**PROBLEM DETAILS**.
Each line from the start of the data below through the one containing "LACE_THICK = 0.0012" must be reproduced exactly.

--

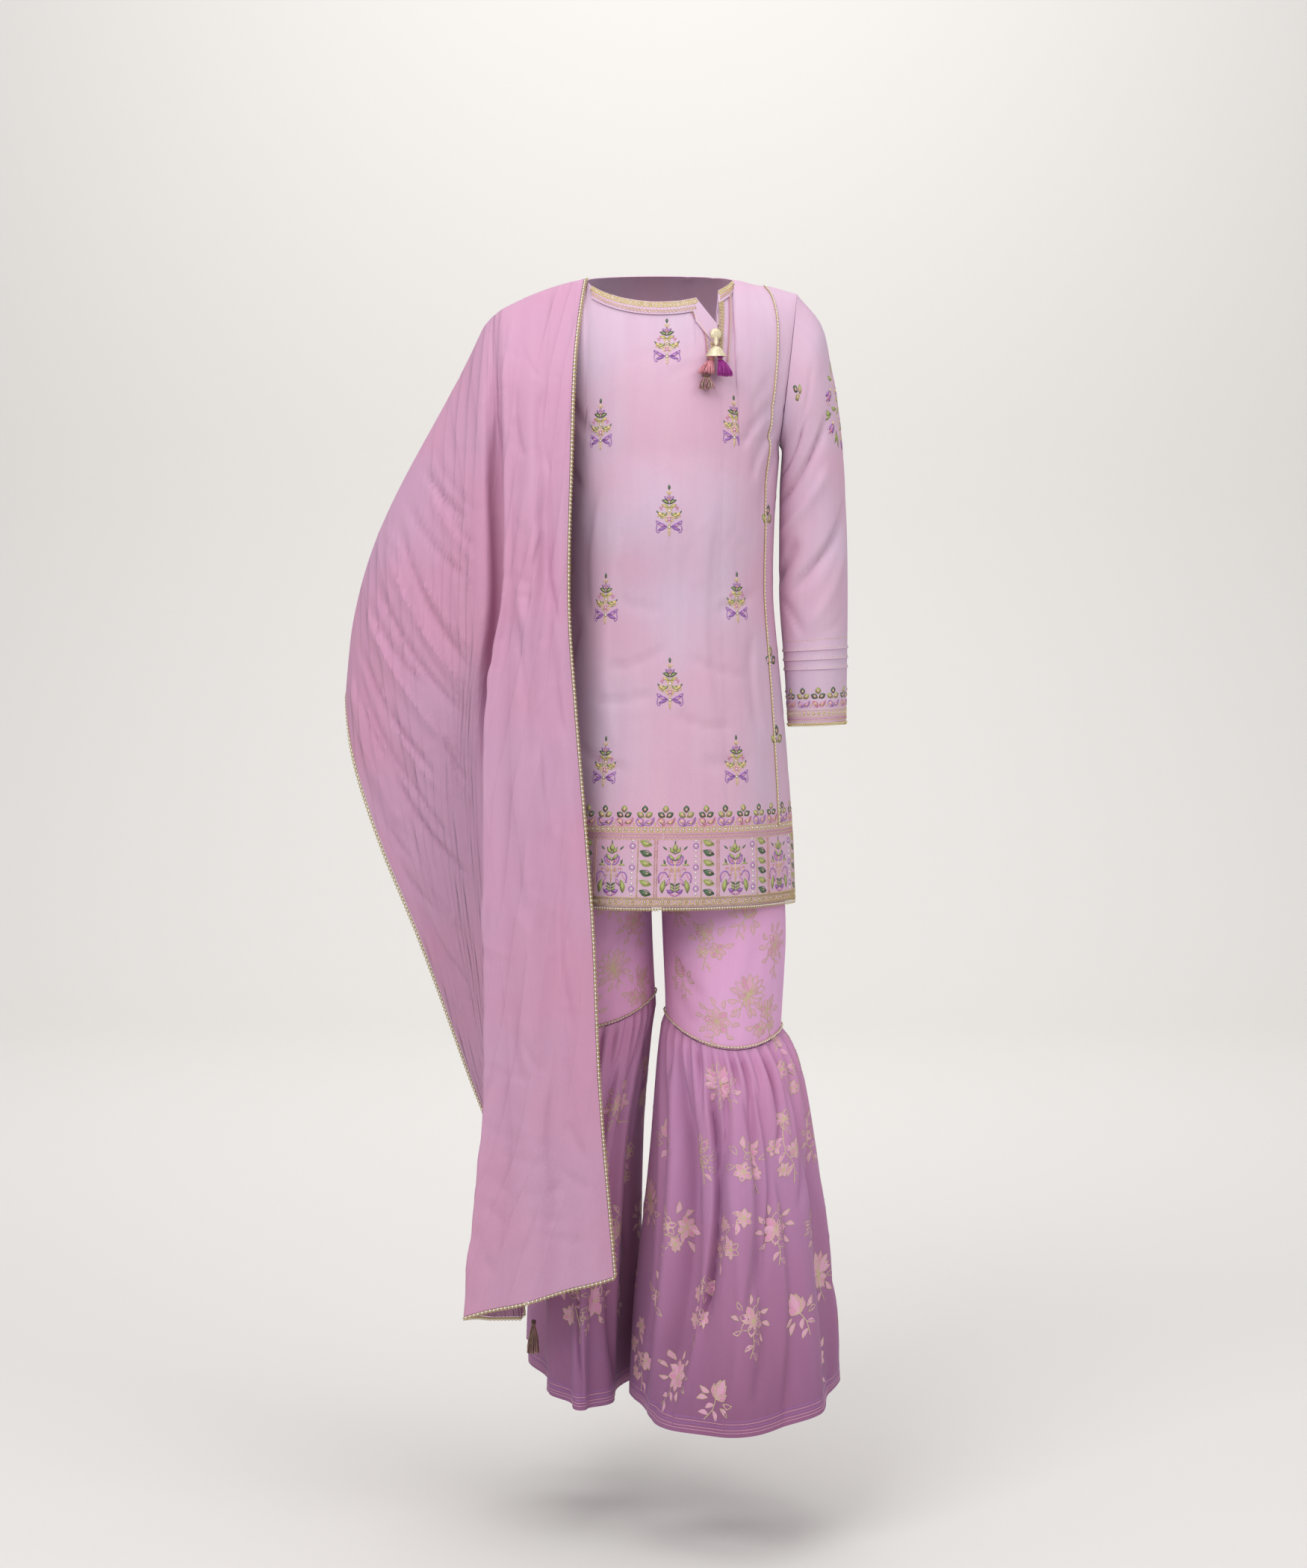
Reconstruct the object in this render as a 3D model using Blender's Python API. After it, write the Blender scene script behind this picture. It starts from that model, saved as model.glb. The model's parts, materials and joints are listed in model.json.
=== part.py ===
"""A worn three-piece lawn suit: a short kurta, a gathered gharara trouser and a long scarf over one shoulder.

Metres, +Z up, the front faces -Y and the wearer's left is +X. The origin is on the shoulder line at the
base of the neck. Each cloth is a thin wall lofted from a short table of its own sections.
"""

import math
from collections import namedtuple

import bmesh
import bpy
from mathutils import Matrix, Vector

WALL = 0.0012  # thickness of the kurta and trouser cloth
SCARF_WALL = 0.0010
SEAM = 0.0003  # gap between two sewn pieces
KNEE_GAP = 0.0009  # straight down, since the knee's seam runs aslant
ARMHOLE_GAP = 0.0006
LACE_WIDTH = 0.0040
LACE_THICK = 0.0012

# Heights of the kurta's and the trouser's main levels
HEM_Z = -0.752
BORDER_TOP_Z = -0.6635
CHEST_Z = -0.215
WAIST_TOP_Z = -0.372
WAIST_Z = -0.405
CROTCH_START_Z = -0.590
CROTCH_END_Z = -0.715

Ring = namedtuple("Ring", "z cx cy half_width front_depth back_depth")
KURTA_RINGS = [
    Ring(-0.752, -0.006, 0.0, 0.1605, 0.136, 0.132),
    Ring(-0.6635, -0.004, 0.0, 0.1550, 0.132, 0.127),
    Ring(-0.600, -0.002, 0.0, 0.1490, 0.128, 0.120),
    Ring(-0.520, 0.000, 0.0, 0.1410, 0.124, 0.107),
    Ring(-0.440, 0.000, 0.0, 0.1340, 0.120, 0.097),
    Ring(-0.380, 0.000, 0.0, 0.1295, 0.119, 0.089),
    Ring(-0.290, 0.000, 0.0, 0.1310, 0.125, 0.091),
    Ring(-0.215, 0.000, 0.0, 0.1365, 0.118, 0.098),
]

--

**WRITTEN RESPONSE**.
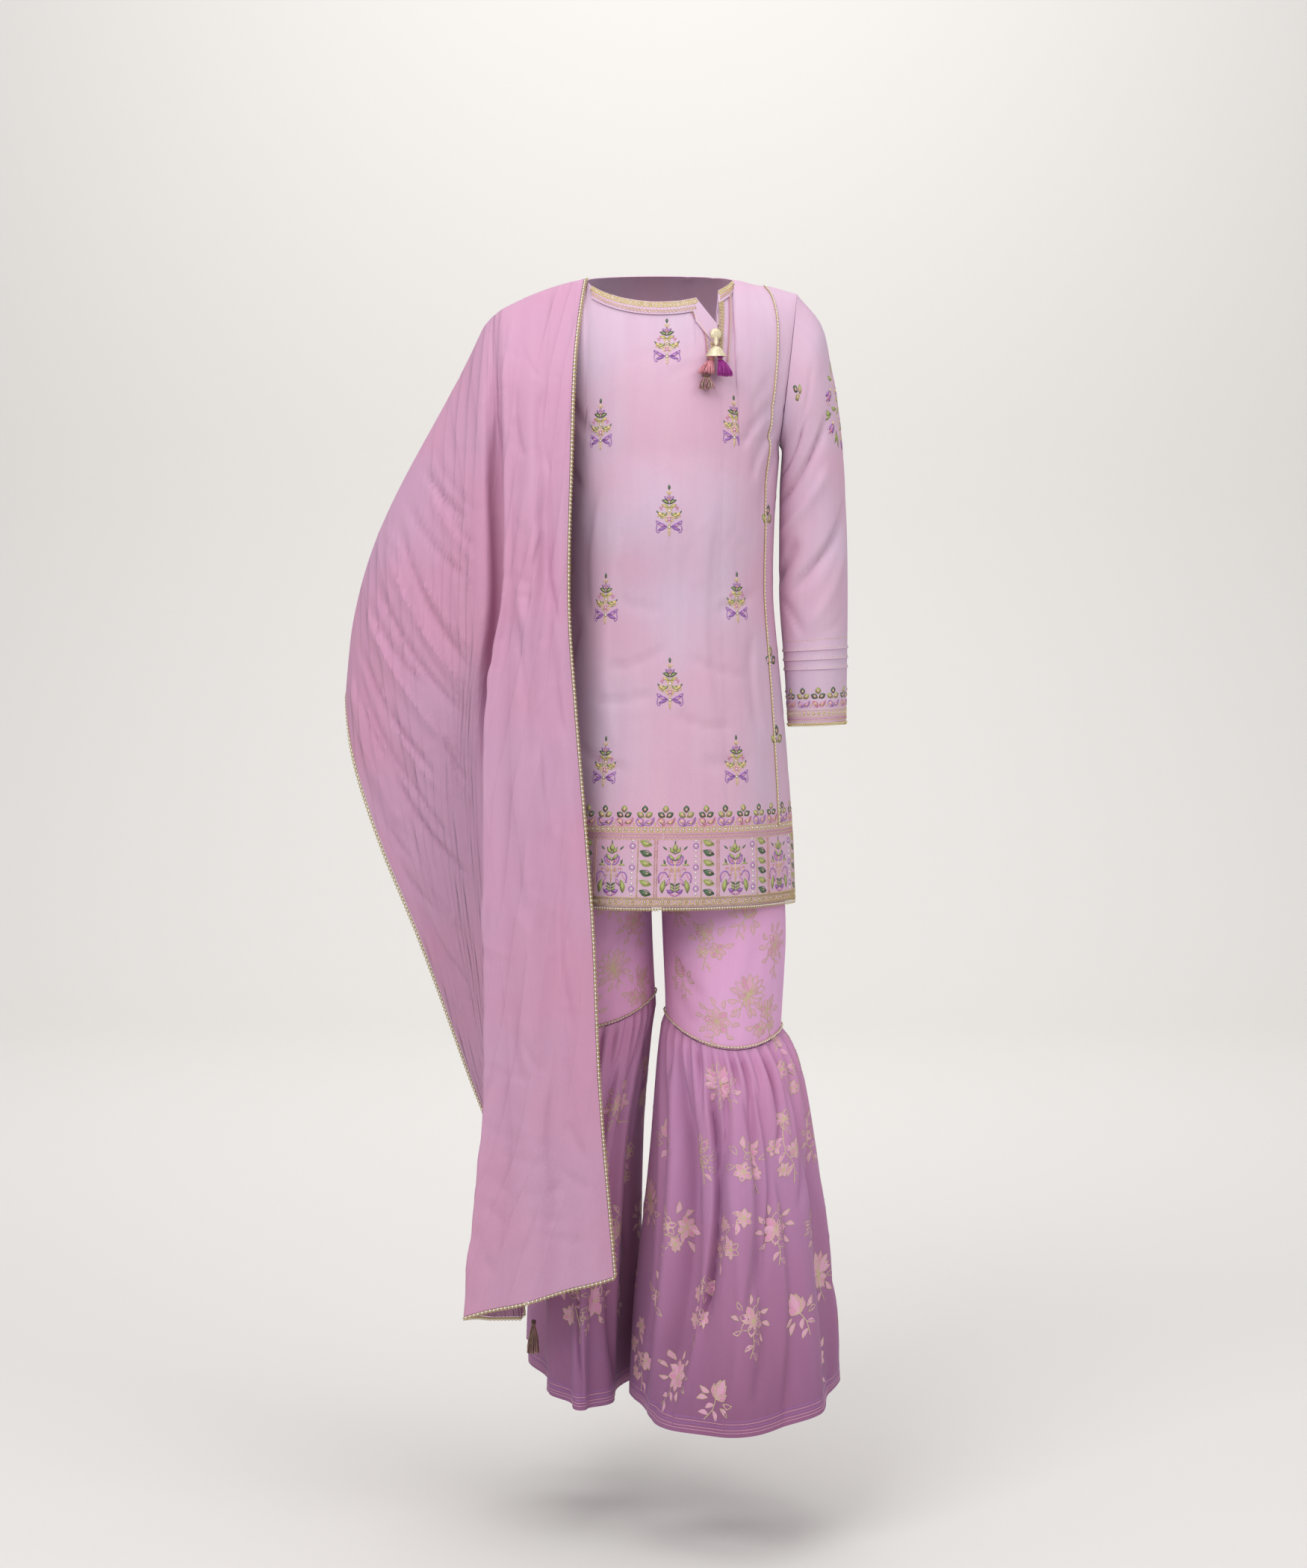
Reconstruct the object in this render as a 3D model using Blender's Python API. After it, write the Blender scene script behind this picture. It starts from that model, saved as model.glb. The model's parts, materials and joints are listed in model.json.
=== part.py ===
"""A worn three-piece lawn suit: a short kurta, a gathered gharara trouser and a long scarf over one shoulder.

Metres, +Z up, the front faces -Y and the wearer's left is +X. The origin is on the shoulder line at the
base of the neck. Each cloth is a thin wall lofted from a short table of its own sections.
"""

import math
from collections import namedtuple

import bmesh
import bpy
from mathutils import Matrix, Vector

WALL = 0.0012  # thickness of the kurta and trouser cloth
SCARF_WALL = 0.0010
SEAM = 0.0003  # gap between two sewn pieces
KNEE_GAP = 0.0009  # straight down, since the knee's seam runs aslant
ARMHOLE_GAP = 0.0006
LACE_WIDTH = 0.0040
LACE_THICK = 0.0012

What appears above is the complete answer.